Just deftly using those 3 above in varying configurations opens up an enormous amount of trope-space in 4e that simultaneously feels genre appropriate and urgent + rewarding tactically (in that you're assuming a pretty intricate and demanding OODA Loop to ensure things go well).

4e's trope-capability is massive in both the fiction it allows for and how tactically and thematically rewarding it is to engage with trying to resolve that fiction using your suite of tactical and thematic resources (Fighters wading into hordes while Wizards and Rangers and Rogues work their way to deal with protected Artillery...Paladins protecting the helpless/vulnerable with their valor/prowess and divine-patronage while Rangers defly avoiding tentacles, firing off cover fire, and dispatching the tentacles with a barrage of arrows while everyone tries not to get thrown into the water and drowned...etc etc).
 

pemerton

Legend
in 4e, a wizard of sufficiently high level won't ever be facing vanilla orc minions, so this is entirely moot -- you cannot compare. If you do make this encounter in 4e, you're doing very odd things and the orcs won't even be able to hurt the PCs. For example, the Orc Drudge, a level 4 minion, is only a viable opponent up through 9th level, according to 4e. So we won't ever see 100+ Drudges going against a PC of sufficiently high level to compare to a 5e PC capable of upcasting fireball. THAT 4e PC is facing larger, more dangerous threats in the world, not hordes of low level orcs.

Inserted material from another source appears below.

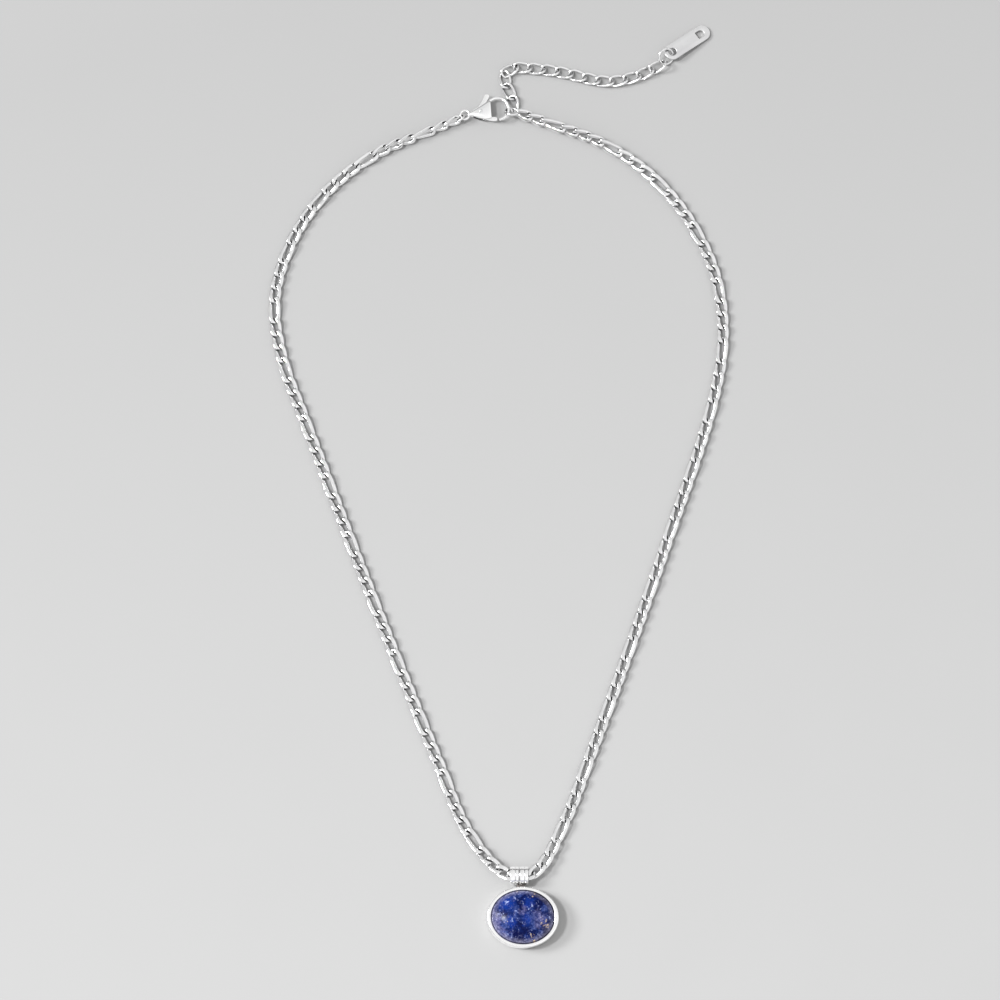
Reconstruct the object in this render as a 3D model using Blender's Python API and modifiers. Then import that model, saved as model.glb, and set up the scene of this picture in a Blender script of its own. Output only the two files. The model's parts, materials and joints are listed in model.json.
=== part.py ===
"""Pendant necklace: a figaro chain with a lobster clasp, an extender and an oval stone pendant.

The necklace lies flat with its pendant at -Y and its clasp at +Y, and +Z is up. It is laid out
round the point on the resting plane straight below the bail, and at the end all of it is moved so
that the origin is the centre of the pendant's flat back. Blender works in metres, and the sizes here
are in millimetres times MM.

Every unit of the chain is three short links and one long one. The links of a unit touch, and are
joined where they touch. Between two units there is a small gap, and the next unit turns there.
"""

import math

import bmesh
import bpy
import numpy as np
from mathutils import Matrix, Vector
from mathutils.geometry import interpolate_bezier

MM = 0.001

# Chain
WIRE = 0.65 * MM
CHAIN_WIDTH = 2.75 * MM
SHORT_PITCH = 3.27 * MM
LONG_PITCH = 5.10 * MM
LINK_SWAY = 0.50 * MM  # how far a link's corners stand off its mean plane
UNITS_PER_ARM = 14
SHORTS_PER_UNIT = 3
SHORTS_AT_END = 2
UNIT_LENGTH = SHORTS_PER_UNIT * SHORT_PITCH + LONG_PITCH
ARM_LENGTH = UNITS_PER_ARM * UNIT_LENGTH + SHORTS_AT_END * SHORT_PITCH
TOUCH = 0.20 * MM  # how much deeper than touching the links of one unit sit
SHORT_FULLNESS = 0.80  # 1 is an ellipse, and less is squarer
LONG_FULLNESS = 0.60

# The two arms: where each starts from the bail, which way it runs, and how it rolls near the clasp
ARMS = {
    "left": {
        "start": 2.0 * MM,
        "route": [
            (0, 0), (-4.0, 0.1), (-6.9, 2.1), (-9.1, 5.1), (-11.4, 9.6), (-20.1, 30.1),
            (-34.0, 64.8), (-47.6, 100.6), (-56.0, 123.5), (-57.4, 133.2), (-56.3, 143.0),
            (-52.6, 152.1), (-47.4, 160.3), (-40.7, 167.3), (-32.6, 172.6), (-12.0, 181.4),
        ],
        "roll_from": 178 * MM,
        "roll_to": 212 * MM,
        "roll": math.radians(72),
        "lift": 0,
    },
    "right": {
        "start": 2.95 * MM,
        "route": [
            (0, 0), (2.9, 0.3), (5.7, 3.1), (7.9, 7.0), (11.5, 15.4), (23.1, 46.2),
            (35.8, 82.1), (45.0, 109.7), (48.2, 129.0), (47.1, 138.9), (44.1, 148.3),
            (39.5, 157.0), (33.4, 164.7), (26.0, 171.0), (17.5, 175.8), (-3.0, 183.0),
        ],
        "roll_from": 170 * MM,
        "roll_to": 200 * MM,
        "roll": math.radians(-48),
        "lift": 0.45 * MM,  # the standing end ring holds this end off the plane
    },
}
CENTRE_YAW = math.radians(3)  # how the link inside the bail points a little up the right arm
LIFT_REACH = 9 * MM  # how far from the bail the chain comes down to the resting plane
END_LIFT_REACH = 12 * MM

# Bail
BAIL_RADIUS = 2.05 * MM
BAIL_BORE = 1.60 * MM
WIDE_RIB = 1.22 * MM
NARROW_RIB = 0.85 * MM
BAIL_HALF = WIDE_RIB + NARROW_RIB
BAIL_CENTRE = Vector((0, 0, BAIL_RADIUS))
RIB_DEPTH = 0.18 * MM
MIDDLE_GROOVE = 0.32 * MM

# Pendant
PENDANT_CENTRE = Vector((0.82 * MM, -9.40 * MM, 0))
PENDANT_TURN = math.radians(-1.5)
BEZEL_HALF_X = 8.07 * MM
OVAL_RATIO = 0.842  # height over width
BEZEL_HEIGHT = 3.70 * MM
LIP_HALF_X = 7.02 * MM
STONE_HALF_X = 7.15 * MM
STONE_SEAT = 1.30 * MM
STONE_TOP = 5.60 * MM
PLATE_THICK = 0.70 * MM
FIT_GAP = 0.05 * MM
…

This is a fundamental difference in how 4e structures the fictional space compared to 5e. Any claims of high level 5e PCs facing CR 1/2 orcs has no applicable parallel in 4e. The very construction of horde encounters is on different types of genre emulation and fictional structures.
In my 4e campaign, mid-paragon PCs fought hobgoblin phalanxes. Orc hordes could be statted up just the same, ie as swarms.

Which means you're not tracking 100 stat-blocks. You're tracking one per phalanx/horde.